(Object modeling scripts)
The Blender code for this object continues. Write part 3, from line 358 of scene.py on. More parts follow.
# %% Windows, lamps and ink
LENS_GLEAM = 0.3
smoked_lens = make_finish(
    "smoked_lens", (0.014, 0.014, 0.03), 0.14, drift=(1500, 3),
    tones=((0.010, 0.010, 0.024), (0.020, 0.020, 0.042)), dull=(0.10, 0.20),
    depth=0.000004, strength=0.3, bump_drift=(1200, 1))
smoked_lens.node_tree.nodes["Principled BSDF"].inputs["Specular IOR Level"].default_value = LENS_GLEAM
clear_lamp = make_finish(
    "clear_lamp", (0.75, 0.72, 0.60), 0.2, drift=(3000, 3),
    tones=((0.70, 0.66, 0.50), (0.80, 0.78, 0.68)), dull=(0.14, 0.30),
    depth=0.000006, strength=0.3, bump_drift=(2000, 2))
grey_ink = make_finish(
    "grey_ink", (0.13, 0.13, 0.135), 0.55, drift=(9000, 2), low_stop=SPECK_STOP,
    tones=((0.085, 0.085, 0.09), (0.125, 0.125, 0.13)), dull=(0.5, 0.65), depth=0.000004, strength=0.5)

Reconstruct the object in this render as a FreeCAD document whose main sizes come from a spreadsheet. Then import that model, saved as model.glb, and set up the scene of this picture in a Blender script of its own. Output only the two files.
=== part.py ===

What you have to do. Retype exactly the lines from the one containing "Reconstruct the object" through the last line of the records above, including both.

Task result.
Reconstruct the object in this render as a FreeCAD document whose main sizes come from a spreadsheet. Then import that model, saved as model.glb, and set up the scene of this picture in a Blender script of its own. Output only the two files.
=== part.py ===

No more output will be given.